Fabienne Berthaud aime filmer les femmes dont la vie vacille, voire bascule, en dehors de la normalité. Un monde plus grand ne fait pas exception puisqu’en s’inspirant de l’expérience vécue par l’ethnomusicienne Corine Sombrun, elle suit une jeune veuve inconsolable jusque dans les steppes de Mongolie. Là, au cours d’une session chamanique, elle part en transe, découvre l’animal inconnu en elle, et flirte avec les morts.
Dans les draps blancs où s’enveloppent les souvenirs heureux de la chair, Corine (Cécile de France, radieuse et à fleur de peau) plonge dans une douleur insondable. De l’extase aux larmes, il n’y a qu’une ellipse temporelle du cinéma. « I’m cold inside ». »
La cinéaste sait toujours aussi bien sublimer les actrices les plus belles en les « défigurant » par la souffrance qu’elles portent en elle. Leur hypersensibilité sert de moteur au récit. Naturellement, les splendides paysages de Mongolie incitent la réalisatrice à être plus contemplative. Tout comme les rites chamaniques l’obligent à interrompre une éventuelle dramaturgie. C’est en fait dans ces moments-là que son film parvient à nous transporter. Car le contexte / prétexte qui sert de fil conducteur dramatique au scénario est de loin l’élément le plus faible du film.
« C’est pour les esprits. Ils aiment bien la vodka et les clopes. »
On regrette alors que ces scènes de transe ne soient pas plus longues, plus immersives. Si Fabienne Berthaud ne sauve pas un récit trop lisse et convenu, rappelant Ghost, elle réussit à donner du relief à son film dès qu’il s’agit de quitter l’illustration. Elle est en effet davantage inspirée pour manipuler le montage et l’image quand son personnage entre dans une autre dimension spirituelle. Mais c’est surtout la partie scientifique/technique qu’elle filme le mieux, en amenant l’imagerie médicale à un cinéma purement visuel jusqu’à cette séquence finale digne d’un film de science-fiction.

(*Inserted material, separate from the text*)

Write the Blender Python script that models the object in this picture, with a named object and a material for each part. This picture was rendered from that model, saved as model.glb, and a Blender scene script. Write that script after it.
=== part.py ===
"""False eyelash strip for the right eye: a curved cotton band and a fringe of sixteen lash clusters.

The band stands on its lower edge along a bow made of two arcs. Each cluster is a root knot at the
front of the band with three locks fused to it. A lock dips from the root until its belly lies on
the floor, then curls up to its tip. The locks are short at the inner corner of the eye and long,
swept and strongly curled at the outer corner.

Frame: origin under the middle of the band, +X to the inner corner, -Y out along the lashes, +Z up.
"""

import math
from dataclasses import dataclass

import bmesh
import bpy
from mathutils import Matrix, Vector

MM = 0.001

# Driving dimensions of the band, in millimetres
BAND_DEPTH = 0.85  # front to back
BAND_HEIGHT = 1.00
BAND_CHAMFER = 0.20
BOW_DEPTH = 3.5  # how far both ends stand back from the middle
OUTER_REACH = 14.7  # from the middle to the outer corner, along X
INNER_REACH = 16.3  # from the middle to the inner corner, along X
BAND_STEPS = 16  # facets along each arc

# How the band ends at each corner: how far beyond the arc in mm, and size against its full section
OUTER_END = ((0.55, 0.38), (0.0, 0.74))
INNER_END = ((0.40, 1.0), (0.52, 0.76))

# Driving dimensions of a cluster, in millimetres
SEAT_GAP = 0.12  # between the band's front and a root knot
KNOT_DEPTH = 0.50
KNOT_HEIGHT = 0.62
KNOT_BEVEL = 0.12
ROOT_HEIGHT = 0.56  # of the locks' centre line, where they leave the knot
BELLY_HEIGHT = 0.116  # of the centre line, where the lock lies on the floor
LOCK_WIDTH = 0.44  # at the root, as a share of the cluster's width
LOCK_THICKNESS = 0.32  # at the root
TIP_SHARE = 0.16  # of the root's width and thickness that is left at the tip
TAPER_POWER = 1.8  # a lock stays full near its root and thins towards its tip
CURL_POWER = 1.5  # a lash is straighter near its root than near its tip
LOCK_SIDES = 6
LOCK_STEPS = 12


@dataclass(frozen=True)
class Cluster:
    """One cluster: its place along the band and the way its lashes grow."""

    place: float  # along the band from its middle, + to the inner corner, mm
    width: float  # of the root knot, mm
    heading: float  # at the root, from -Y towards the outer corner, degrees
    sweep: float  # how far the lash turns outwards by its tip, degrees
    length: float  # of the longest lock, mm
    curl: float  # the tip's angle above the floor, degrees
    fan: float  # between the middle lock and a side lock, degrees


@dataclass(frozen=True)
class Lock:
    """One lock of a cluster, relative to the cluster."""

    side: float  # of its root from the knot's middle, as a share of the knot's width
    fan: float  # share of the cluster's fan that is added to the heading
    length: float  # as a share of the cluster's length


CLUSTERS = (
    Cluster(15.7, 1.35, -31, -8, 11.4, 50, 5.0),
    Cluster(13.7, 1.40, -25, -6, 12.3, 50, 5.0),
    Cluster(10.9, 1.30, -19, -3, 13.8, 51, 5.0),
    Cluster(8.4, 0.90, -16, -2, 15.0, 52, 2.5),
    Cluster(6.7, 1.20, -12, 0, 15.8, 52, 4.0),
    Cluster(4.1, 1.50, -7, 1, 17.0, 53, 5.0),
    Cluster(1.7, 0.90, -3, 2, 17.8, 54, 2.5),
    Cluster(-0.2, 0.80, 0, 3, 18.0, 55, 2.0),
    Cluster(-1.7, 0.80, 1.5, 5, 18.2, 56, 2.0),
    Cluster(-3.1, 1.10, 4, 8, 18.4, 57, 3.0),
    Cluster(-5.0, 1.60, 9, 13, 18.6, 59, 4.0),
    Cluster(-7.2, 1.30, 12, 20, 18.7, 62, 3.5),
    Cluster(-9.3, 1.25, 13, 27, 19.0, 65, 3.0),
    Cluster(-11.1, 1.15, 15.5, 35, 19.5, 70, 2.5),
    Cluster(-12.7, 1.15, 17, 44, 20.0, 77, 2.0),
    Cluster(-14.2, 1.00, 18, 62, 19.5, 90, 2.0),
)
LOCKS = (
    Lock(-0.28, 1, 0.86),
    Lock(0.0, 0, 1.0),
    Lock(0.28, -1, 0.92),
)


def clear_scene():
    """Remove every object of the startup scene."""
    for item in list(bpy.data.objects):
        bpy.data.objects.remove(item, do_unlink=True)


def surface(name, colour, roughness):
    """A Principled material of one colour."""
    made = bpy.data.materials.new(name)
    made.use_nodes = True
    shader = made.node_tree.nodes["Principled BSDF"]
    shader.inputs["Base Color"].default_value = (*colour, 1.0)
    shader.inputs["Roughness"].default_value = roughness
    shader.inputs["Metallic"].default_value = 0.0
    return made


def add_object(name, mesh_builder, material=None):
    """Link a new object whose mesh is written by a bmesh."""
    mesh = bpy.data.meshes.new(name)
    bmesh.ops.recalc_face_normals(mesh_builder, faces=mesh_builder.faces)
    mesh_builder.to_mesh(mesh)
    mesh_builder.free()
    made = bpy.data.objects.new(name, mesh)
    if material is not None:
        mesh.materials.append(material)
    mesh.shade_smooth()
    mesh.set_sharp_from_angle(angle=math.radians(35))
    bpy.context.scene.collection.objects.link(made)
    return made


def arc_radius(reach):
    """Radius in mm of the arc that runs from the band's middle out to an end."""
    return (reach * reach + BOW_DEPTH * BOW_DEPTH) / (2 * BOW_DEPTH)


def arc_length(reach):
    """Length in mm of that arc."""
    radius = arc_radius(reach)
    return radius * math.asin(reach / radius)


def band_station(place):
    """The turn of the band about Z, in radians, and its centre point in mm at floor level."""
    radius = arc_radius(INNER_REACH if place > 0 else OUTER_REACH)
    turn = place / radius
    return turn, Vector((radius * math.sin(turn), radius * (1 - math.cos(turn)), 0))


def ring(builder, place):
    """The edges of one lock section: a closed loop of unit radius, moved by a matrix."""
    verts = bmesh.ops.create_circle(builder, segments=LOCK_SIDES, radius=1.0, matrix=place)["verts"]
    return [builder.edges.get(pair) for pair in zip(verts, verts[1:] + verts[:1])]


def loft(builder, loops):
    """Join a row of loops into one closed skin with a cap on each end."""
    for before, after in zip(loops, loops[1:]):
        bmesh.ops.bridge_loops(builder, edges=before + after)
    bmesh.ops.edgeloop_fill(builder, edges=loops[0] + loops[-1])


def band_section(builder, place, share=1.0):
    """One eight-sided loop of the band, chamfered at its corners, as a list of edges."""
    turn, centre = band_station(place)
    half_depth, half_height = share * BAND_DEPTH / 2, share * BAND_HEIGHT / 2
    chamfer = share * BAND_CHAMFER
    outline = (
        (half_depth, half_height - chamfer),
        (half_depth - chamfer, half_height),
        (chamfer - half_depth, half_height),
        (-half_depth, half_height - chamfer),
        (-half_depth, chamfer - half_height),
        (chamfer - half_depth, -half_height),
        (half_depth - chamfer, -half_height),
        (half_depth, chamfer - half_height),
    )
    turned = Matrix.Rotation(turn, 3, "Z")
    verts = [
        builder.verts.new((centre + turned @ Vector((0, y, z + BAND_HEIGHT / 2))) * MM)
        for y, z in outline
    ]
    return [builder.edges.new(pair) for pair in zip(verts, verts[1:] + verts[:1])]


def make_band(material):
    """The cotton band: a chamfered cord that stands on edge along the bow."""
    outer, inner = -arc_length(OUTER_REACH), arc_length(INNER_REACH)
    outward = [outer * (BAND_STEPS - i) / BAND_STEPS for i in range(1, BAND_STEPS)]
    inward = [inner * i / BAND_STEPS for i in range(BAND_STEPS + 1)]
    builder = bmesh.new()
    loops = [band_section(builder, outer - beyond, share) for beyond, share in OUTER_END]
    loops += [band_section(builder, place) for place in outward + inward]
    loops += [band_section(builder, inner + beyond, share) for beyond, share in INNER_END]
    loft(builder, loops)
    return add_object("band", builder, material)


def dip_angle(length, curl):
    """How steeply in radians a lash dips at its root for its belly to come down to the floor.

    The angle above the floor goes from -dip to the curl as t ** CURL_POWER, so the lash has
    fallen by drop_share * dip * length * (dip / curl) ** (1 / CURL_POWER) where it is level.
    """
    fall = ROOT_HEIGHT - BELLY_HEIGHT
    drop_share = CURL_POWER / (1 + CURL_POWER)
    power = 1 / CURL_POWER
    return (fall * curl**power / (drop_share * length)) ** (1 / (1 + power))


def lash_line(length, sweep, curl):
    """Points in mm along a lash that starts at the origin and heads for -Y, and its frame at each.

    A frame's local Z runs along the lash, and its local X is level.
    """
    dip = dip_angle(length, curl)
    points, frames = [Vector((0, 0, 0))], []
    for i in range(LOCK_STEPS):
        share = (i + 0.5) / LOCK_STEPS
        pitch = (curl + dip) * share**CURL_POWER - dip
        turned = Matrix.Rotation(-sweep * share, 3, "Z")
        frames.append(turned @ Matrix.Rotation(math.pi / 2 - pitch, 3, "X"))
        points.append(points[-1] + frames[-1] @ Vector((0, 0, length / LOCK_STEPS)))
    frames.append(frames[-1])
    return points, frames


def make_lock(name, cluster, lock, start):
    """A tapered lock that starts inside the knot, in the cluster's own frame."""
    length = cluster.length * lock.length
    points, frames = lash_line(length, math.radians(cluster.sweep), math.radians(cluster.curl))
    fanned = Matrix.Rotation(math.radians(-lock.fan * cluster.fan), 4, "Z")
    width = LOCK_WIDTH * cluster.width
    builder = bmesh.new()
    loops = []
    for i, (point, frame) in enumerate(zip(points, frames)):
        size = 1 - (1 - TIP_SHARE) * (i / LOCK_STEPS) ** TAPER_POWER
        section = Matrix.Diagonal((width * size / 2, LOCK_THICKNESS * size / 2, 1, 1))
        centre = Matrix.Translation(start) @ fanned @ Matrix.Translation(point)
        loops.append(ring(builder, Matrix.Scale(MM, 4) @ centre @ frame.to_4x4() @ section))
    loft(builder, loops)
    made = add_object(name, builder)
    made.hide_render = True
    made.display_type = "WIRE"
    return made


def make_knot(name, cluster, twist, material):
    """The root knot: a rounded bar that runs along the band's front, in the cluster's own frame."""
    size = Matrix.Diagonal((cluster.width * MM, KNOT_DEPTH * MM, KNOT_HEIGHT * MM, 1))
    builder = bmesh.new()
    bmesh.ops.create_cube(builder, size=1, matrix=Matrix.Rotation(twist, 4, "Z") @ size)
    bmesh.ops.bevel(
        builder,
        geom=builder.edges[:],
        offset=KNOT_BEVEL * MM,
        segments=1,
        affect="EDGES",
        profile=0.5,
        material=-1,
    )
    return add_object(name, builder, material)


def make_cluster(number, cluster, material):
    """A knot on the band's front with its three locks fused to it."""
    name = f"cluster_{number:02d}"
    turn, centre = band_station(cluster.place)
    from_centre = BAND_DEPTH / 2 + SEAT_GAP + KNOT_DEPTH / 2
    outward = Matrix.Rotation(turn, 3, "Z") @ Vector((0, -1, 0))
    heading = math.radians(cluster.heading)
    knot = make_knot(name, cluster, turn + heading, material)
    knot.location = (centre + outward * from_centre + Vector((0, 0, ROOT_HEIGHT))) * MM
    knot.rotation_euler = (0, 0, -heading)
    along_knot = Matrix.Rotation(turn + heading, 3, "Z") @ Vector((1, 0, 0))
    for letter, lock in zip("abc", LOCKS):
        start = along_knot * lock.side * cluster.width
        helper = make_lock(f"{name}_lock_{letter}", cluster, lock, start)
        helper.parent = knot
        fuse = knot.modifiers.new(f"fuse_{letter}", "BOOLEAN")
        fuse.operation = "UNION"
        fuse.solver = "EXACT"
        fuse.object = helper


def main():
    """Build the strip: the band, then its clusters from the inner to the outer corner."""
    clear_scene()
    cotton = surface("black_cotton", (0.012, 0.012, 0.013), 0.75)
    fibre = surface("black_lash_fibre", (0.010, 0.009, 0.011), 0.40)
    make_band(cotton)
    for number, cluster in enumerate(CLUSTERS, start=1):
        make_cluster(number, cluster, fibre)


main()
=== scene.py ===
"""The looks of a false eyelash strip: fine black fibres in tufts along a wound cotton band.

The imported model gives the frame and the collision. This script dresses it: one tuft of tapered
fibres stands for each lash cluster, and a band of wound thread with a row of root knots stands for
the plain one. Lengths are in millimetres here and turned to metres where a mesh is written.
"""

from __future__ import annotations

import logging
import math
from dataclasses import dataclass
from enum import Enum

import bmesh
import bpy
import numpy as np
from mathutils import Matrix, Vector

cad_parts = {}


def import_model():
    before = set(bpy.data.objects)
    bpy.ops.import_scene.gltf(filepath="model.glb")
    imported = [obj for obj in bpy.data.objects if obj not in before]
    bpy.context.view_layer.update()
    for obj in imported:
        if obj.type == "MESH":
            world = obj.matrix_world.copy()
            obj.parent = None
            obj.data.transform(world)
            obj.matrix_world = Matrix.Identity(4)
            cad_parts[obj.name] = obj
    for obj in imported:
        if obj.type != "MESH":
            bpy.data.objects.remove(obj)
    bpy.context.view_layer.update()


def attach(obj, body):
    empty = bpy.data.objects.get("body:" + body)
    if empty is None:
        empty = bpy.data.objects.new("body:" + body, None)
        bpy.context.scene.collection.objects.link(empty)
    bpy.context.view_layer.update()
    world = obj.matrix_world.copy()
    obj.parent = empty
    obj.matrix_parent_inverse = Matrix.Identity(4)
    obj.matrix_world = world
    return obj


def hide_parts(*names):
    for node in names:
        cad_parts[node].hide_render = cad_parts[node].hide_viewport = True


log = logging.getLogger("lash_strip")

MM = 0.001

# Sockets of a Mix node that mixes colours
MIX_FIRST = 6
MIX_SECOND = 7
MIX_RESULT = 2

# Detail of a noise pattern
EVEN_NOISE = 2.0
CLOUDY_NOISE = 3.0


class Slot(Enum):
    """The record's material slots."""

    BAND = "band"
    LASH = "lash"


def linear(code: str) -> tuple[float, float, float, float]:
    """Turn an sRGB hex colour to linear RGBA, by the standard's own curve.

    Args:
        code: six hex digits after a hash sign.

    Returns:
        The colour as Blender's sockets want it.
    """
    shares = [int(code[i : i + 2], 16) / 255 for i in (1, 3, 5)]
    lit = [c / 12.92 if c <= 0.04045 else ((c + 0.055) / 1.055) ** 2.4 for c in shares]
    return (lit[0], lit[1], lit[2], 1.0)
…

Aussi, on ressort un peu frustré. On aurait aimé voir comment, par sa double culture (la science et la transe), Corine a construit un pont entre des expériences spirituelles ancestrales et des expériences neurologiques ultra-pointues. Le film entrouvre une porte quand on aurait aimé voir l’horizon qui se dessinait devant nous. On aurait aimé découvrir ce « monde plus grand » plutôt que de s’enfermer dans une si terrienne histoire de deuil. Dès lors que son cinéma est plus riche en cherchant à traduire visuellement les étranges sensations provoquées dans/par le cerveau, on se fiche assez du drame romantique, basique, et on se plaît à imaginer une œuvre cathartique, entre surnaturel et science-fiction.

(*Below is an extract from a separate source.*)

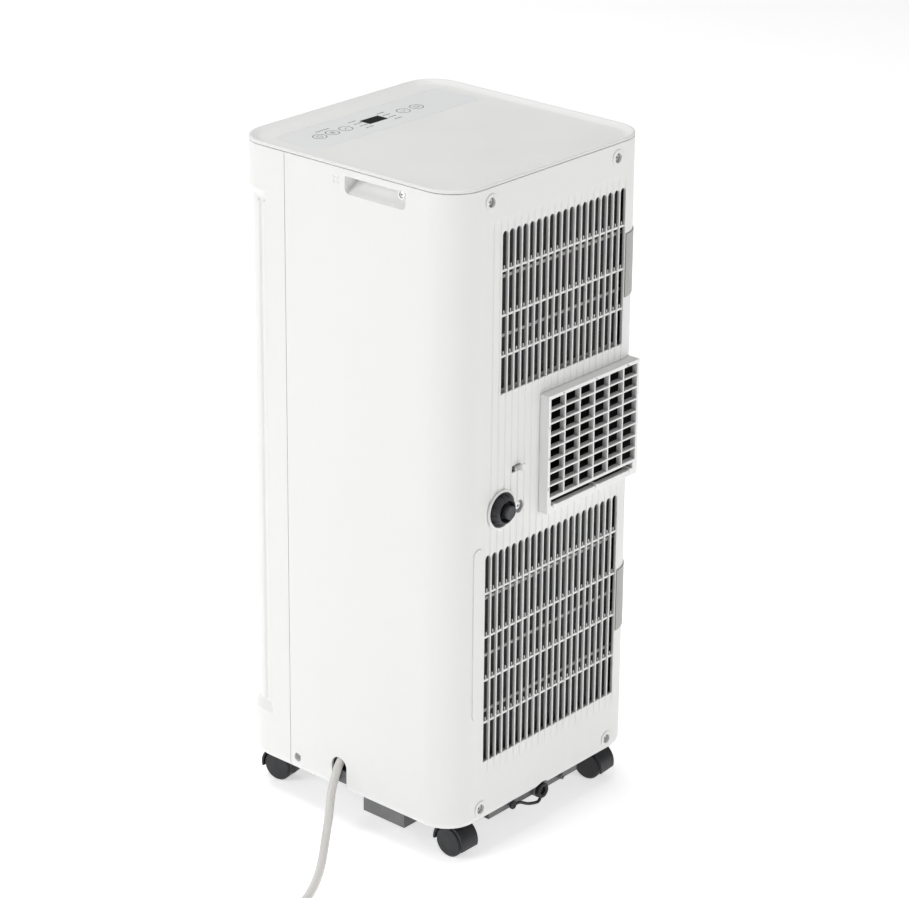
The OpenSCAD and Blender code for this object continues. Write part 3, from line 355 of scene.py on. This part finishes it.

Depuis Franckie en 2005, Fabienne Berthaud maîtrise les névroses et leur conséquences physiques à la manière d’une impressionniste qui observe le hors champs et les marges. Il n’est pas étonnant qu’en se promenant sur des sentiers battus, elle y perde un peu de son âme. Ce qui n’empêche pas l’ironie et la distance nécessaires dès lors qu’on traite de ce sujet. Ce qui n’entrave jamais la beauté et la sincérité qu’elle a voulu insuffler dans ses images.